Pour finir, il est intéressant de noter que ce billet, celui de Madec et Pucci, celui de Damon, de même que l’article du Monde (« Peut-on déterminer un  seuil de richesse comme on définit un seuil de pauvreté » ? ) et d’autres articles dans la presse et sur internet discutent de l’indicateur de richesse. Par contre, personne ou presque ne discute de ce que l’indicateur indique : le « taux de richesse » baisse assez fortement en France (de 9% en 2011 à 7,1% en 2019). Or, si l’on veut mettre un indicateur à l’agenda public, il faut favoriser une discussion non pas seulement sur l’indicateur mais sur ce qu’il mesure (« pourquoi la proportion de riches baisse-t-elle ? »). Le problème en l’occurrence est qu’aucun acteur investi n’y a un intérêt immédiat. Ceux qui sont plutôt favorables à des politiques publiques volontaristes de réduction des inégalités dans le haut de l’échelle seront réticents à communiquer sur une baisse de ces inégalités en l’absence de ces politiques et ceux qui n’y sont pas favorables n’ont pas intérêt à ce que ce débat ait lieu : rien de mieux que la discrétion.
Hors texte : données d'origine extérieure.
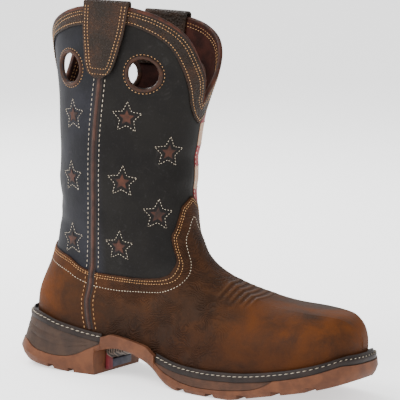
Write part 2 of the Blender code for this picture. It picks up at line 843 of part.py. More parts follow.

A cette discrétion, préférons la publicité donnée par l’Observatoire des inégalités.


[1] On me signale que compter n’a pas nécessairement d’implications normatives, ce qui peut être juste en général mais faux dans ce cas particulier. C’est manifeste pour le taux de pauvreté qui est un indicateur descriptif mais qui a une grande normativité car il est entendu que la pauvreté doit être réduite. Construire un indicateur de richesse de façon symétrique à l’indicateur de pauvreté, c’est-à-dire comme un indicateur d’inégalités relatives, c’est implicitement faire passer le message qu’il faut lutter contre toutes les inégalités, dans le bas comme dans le haut de la distribution.

[2] Ce thème est surtout prégnant dans le débat public américain, voir : https://www.forbes.com/sites/taxnotes/2021/08/09/envy-doesnt-explain-soak-the-rich-taxation/?sh=71b4858872d2

[3] L’association a apparemment arrêté ce comptage, peut-être parce que les plus pauvres au niveau mondial n’ont pas de patrimoine : chaque Français n’étant pas à découvert sur son compte en banque avait donc un patrimoine supérieur à celui, cumulé, d’une grosse partie de l’humanité.
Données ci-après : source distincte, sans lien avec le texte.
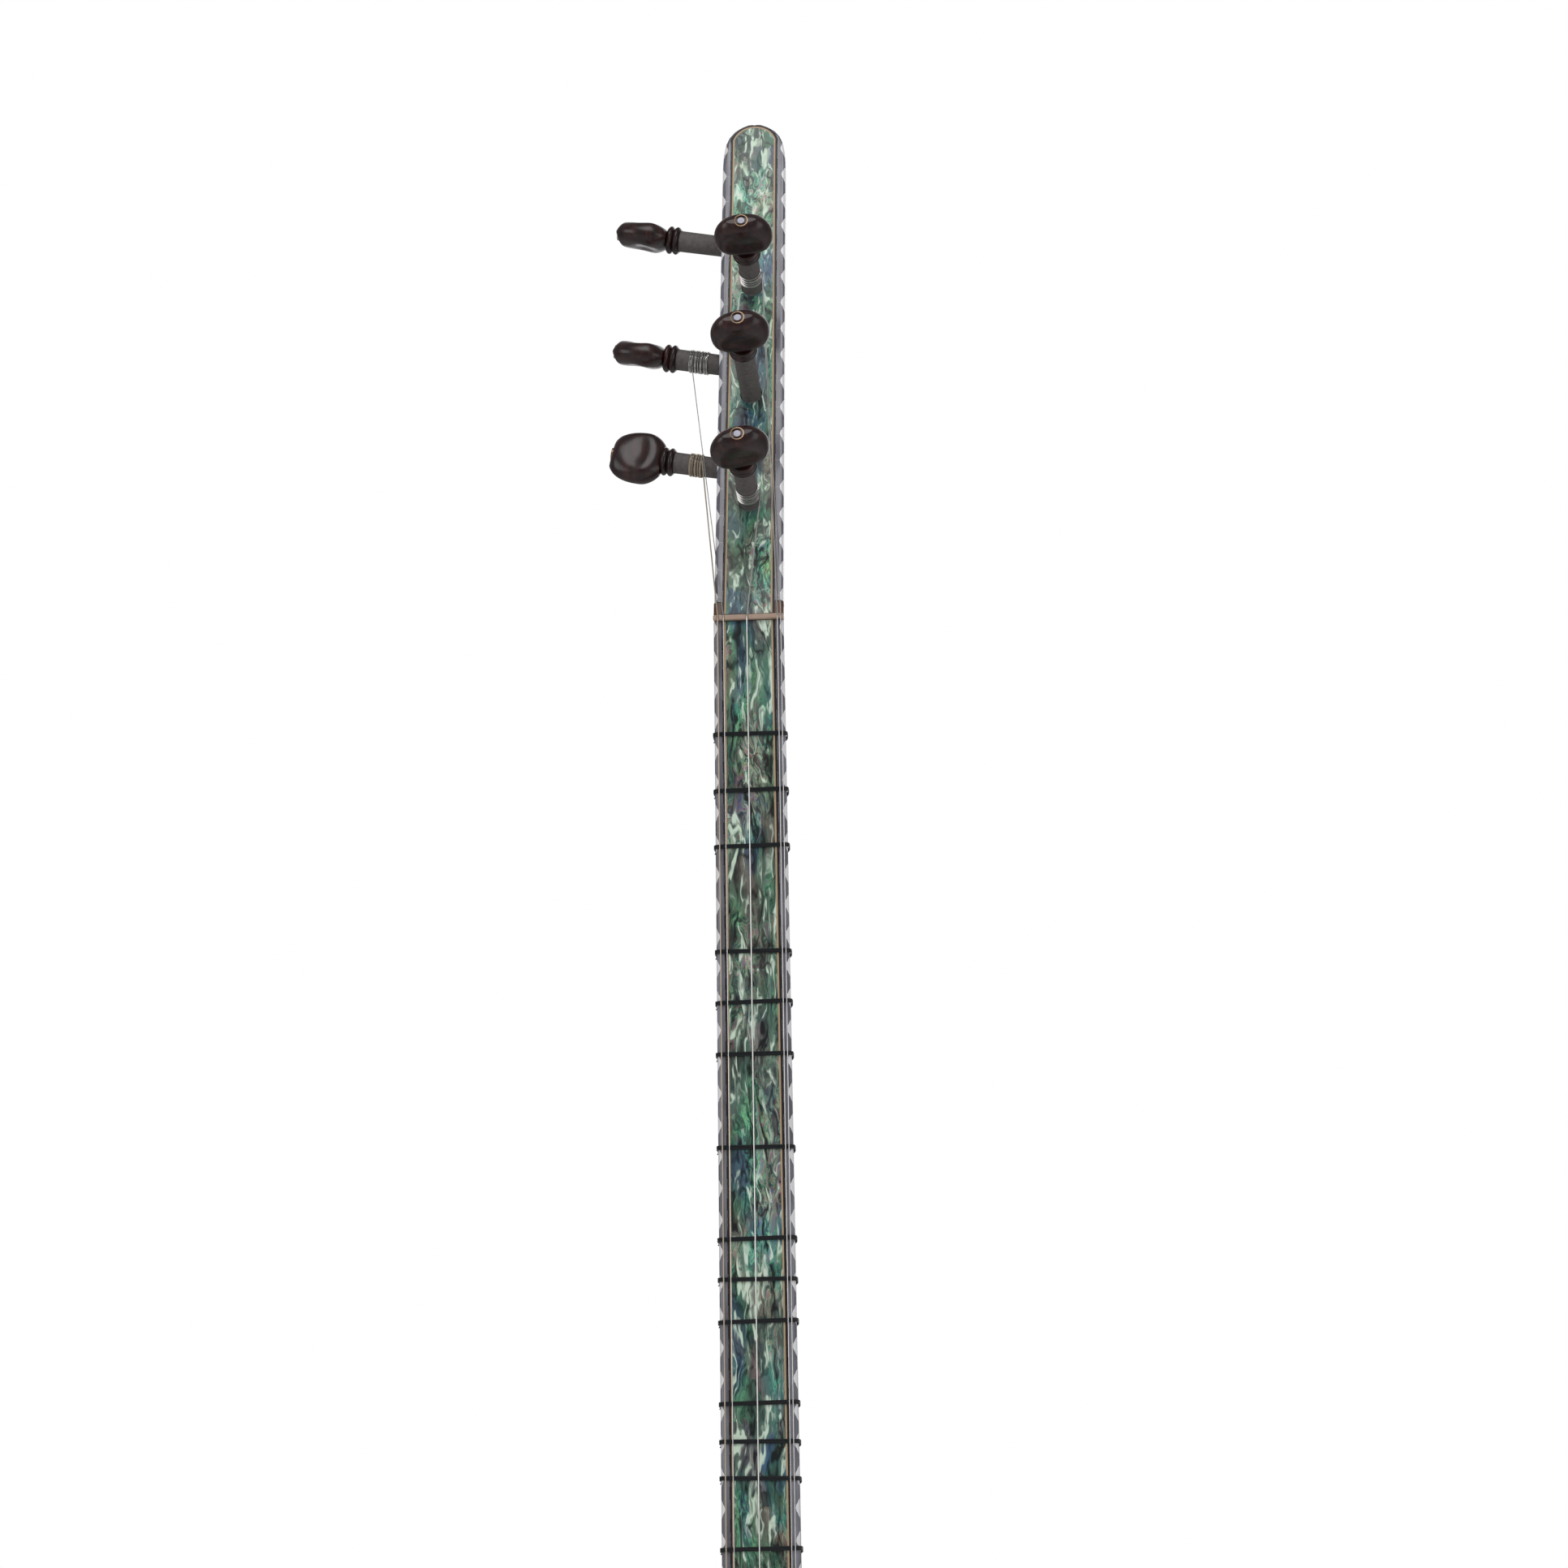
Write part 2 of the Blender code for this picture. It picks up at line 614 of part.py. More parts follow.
def fret_mesh(name, inner, outer, slope):
    """A closed loop with a flat rectangular section between two outlines."""
    def build(work):
        rows = []
        for outline, side in ((inner, -1), (inner, 1), (outer, 1), (outer, -1)):
            rows.append([work.verts.new((x, y, x * slope + side * FRET_WIDTH / 2)) for x, y in outline])
        for a, b in zip(rows, rows[1:] + rows[:1]):
            for i in range(len(a)):
                j = (i + 1) % len(a)
                work.faces.new((a[i], a[j], b[j], b[i]))
    return mesh_from(name, build)


def body_half_width(t):
    """Half the body's width at share t from the neck joint to the tail."""
    neck = NECK_WIDTH_BODY / 2
    widest = BODY_WIDTH / 2
    if t > WIDEST_AT:
        return widest * math.sqrt(max(0.0, 1 - ((t - WIDEST_AT) / (1 - WIDEST_AT)) ** 2))
    return neck + (widest - neck) * math.sin(math.pi / 2 * t / WIDEST_AT) ** SHOULDER_POWER


def body_depth(t):
    """The bowl's depth behind its rim at share t from the neck joint to the tail."""
    heel = NECK_DEPTH_BODY - FINGERBOARD_THICKNESS - GAP
    if t > DEEPEST_AT:
        return BODY_DEPTH * math.sqrt(max(0.0, 1 - ((t - DEEPEST_AT) / (1 - DEEPEST_AT)) ** 2))
    return heel + (BODY_DEPTH - heel) * math.sin(math.pi / 2 * t / DEEPEST_AT) ** KEEL_POWER


def body_z(t):
    return BODY_TOP_Z - BODY_LENGTH * t


def body_share(z):
    return (BODY_TOP_Z - z) / BODY_LENGTH


def inner_size(size, t, extra):
    """A half width or depth of the bowl's inside, square to its sloping wall."""
    step = 0.002
    slope = (size(min(t + step, 1.0)) - size(max(t - step, 0.0))) / (2 * step * BODY_LENGTH)
    return size(t) - (BOWL_WALL + extra) * math.sqrt(1 + slope ** 2)


def body_stations():
    """Shares along the body, closer together towards the tail, where it rounds off."""
    front = np.linspace(0, WIDEST_AT, 12)
    tail = WIDEST_AT + (1 - WIDEST_AT) * np.sin(np.linspace(0, math.pi / 2, 12))
    return np.concatenate([front, tail[1:]])


def make_bowl(parts, cutters):
    """The hollow bowl: a solid body outline hollowed by the same outline set in by the wall."""
    shares = body_stations()
    outer = [bowl_ring(t, body_half_width(t), body_depth(t), 0.0) for t in shares[:-1]]
    bowl = put("bowl", loft("bowl", outer + [bowl_tip(0.0)]), parts, ("6E3F22", 0.35))
    last = 1 - BOWL_WALL / BODY_LENGTH
    inner = []
    for t in shares[:-1]:
        share = t * last
        inner.append(bowl_ring(share, inner_size(body_half_width, share, 0.0),
                               inner_size(body_depth, share, 0.0), PAST))
    inner[0] = [(x, y, BODY_TOP_Z + PAST) for x, y, _ in inner[0]]
    hollow = put("cut_hollow", loft("cut_hollow", inner), cutters)
    boolean(bowl, hollow)
    boolean(bowl, jack_rod("cut_jack_wall", JACK_BARREL_RADIUS + GAP, BOWL_WALL + 0.004, cutters))
    boolean(bowl, jack_rod("cut_jack_seat", COLLAR_RADIUS + GAP, JACK_SEAT_DEPTH, cutters))
    return bowl


def bowl_ring(t, half, depth, above):
    """A closed bowl section at share t, its flat top the rim or a little above it."""
    turn = np.linspace(0, math.pi, BOWL_STEPS + 1)
    x = half * np.abs(np.cos(turn)) ** (2 / SECTION_POWER) * np.sign(np.cos(turn))
    y = RIM_Y + depth * np.abs(np.sin(turn)) ** (2 / SECTION_POWER)
    y[0] = RIM_Y - above
    y[-1] = RIM_Y - above
    return [(px, py, body_z(t)) for px, py in zip(x, y)]


def bowl_tip(above):
    """The small last section at the tail's end."""
    return [(x * 0.02, RIM_Y + (y - RIM_Y) * 0.02, TAIL_Z)
            for x, y, _ in bowl_ring(0.999, BODY_WIDTH / 2, BODY_DEPTH, above)]


def jack_rod(name, radius, depth, cutters, below=0.02):
    """A round cutter along the jack's axis, from below the tail up to a depth inside it."""
    place = Matrix.Translation((0, JACK_Y, TAIL_Z))
    return put(name, rod(name, radius, -below, depth + tail_rise(), 24), cutters, matrix=place)


def tail_rise():
    """How far the bowl's outside has risen from the tail's end at the jack's axis."""
    reach = (1 - DEEPEST_AT) * BODY_LENGTH
    return reach * (1 - math.sqrt(1 - (JACK_SET_BACK / BODY_DEPTH) ** 2))


def body_outline(grow, shares):
    right = [(body_half_width(t) + grow, body_z(t)) for t in shares[:-1]]
    left = [(-x, z) for x, z in reversed(right)]
    return right + [(0.0, TAIL_Z - grow)] + left


def make_soundboard(parts, cutters):
    """The flat soundboard, cut out for the pickup and drilled for the controls."""
    board = put("soundboard",
                slab("soundboard", body_outline(0.0, body_stations()), SOUNDBOARD_Y, RIM_Y - GAP),
                parts, ("B98B55", 0.35))
    half_x = PICKUP_LENGTH / 2 + GAP
    half_z = PICKUP_WIDTH / 2 + GAP
    window = put("cut_pickup_window",
                 box("cut_pickup_window", (-half_x, SOUNDBOARD_Y - PAST, PICKUP_Z - half_z),
                     (half_x, RIM_Y + PAST, PICKUP_Z + half_z)), cutters)
    boolean(board, window)
    for name, z in (("volume", VOLUME_Z), ("tone", TONE_Z)):
        hole = rod("cut_hole_" + name, BUSHING_RADIUS + GAP, -PAST, SOUNDBOARD_THICKNESS + PAST, 24)
        boolean(board, put("cut_hole_" + name, hole, cutters, matrix=control_frame(z)))
    return board


def control_frame(z):
    """A frame on the soundboard's front face, its z axis pointing out to the front."""
    turn = Matrix(((1, 0, 0, 0), (0, 0, -1, 0), (0, 1, 0, 0), (0, 0, 0, 1)))
    return Matrix.Translation((CONTROL_X, RIM_Y - GAP, z)) @ turn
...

[4] Le parallèle avec la pauvreté s’arrête là : aucun magazine sur internet ne demande « êtes-vous pauvre ? » à ses lecteurs.

[5] https://www.inegalites.fr/pauvre-exageration : « Du point de vue des revenus stricto sensu, il faudrait distinguer la population pauvre des catégories les plus modestes. C’est pourquoi l’Observatoire des inégalités publie les différents seuils mais utilise dans ses analyses, quand c’est possible, le seuil à 50 % ».

[6] Les économistes ont tendance à définir les classes selon le niveau de vie relatif. Par exemple, les 10% les plus bas revenus (D1) sont les pauvres ; les 40% suivant les classes populaires (D2-D5) ; les 40% suivant les classes moyennes (D6-D9) et les 10% les plus hauts revenus (D10), les aisés.  L’avantage de cette convention est une relative symétrie. L’inconvénient est que les « classes moyennes » sont celles qui ont un niveau de vie supérieur à la médiane, ce qui est difficile à comprendre si l’on n’utilise plus une classification en trois classes : ouvrière, moyenne, supérieure (le moyen étant alors justifié par la centralité sociale entre les deux autres classes). La classe moyenne supérieure est parfois définie comme D9, ou alternativement C90-99 (les 10% les plus aisés moins les 1%). Ces individus sont en effet beaucoup moins riches que les 1% mais ce groupe n’a rien de moyen, la classe moyenne ayant déjà des revenus supérieurs à la moyenne.

[7] Technique argumentative consistant à choisir les seuls faits ou données qui servent votre propos.

[8] Le rapport discute également d’un seuil de fortune à 3 fois le patrimoine médian. Richesse en revenus et fortune en patrimoine sont discutées séparément alors que, selon l’approche proposée ici, elles se combinent.

[9] Le seuil réel dépend de la corrélation fine entre revenus et patrimoine et ne peut être obtenu qu’avec des micro-données croisant revenus et patrimoine.

[10] Depuis 2021, l’ancien taux de 4% est progressif : de 1,82% pour un patrimoine net de 51 000 euros à 5,53% pour un patrimoine supérieur à 1 013 000 euros.  Ceci permet de rendre cet impôt sur la fortune progressif.

[11] Comme l’objectif est descriptif, il n’est pas nécessaire de prendre en compte des situations particulières comme l’agriculteur retraité de l’Ile de Ré dont la maison a une valeur marchande qui a beaucoup augmenté alors que sa valeur d’usage est restée constante (voire a baissé s’il préférait ses voisins agriculteurs, aux maisons secondaires inoccupées l’hiver). La fiscalité, par contre, doit être robuste à certains cas particuliers non traités dans le cadre de cette proposition d’indicateur.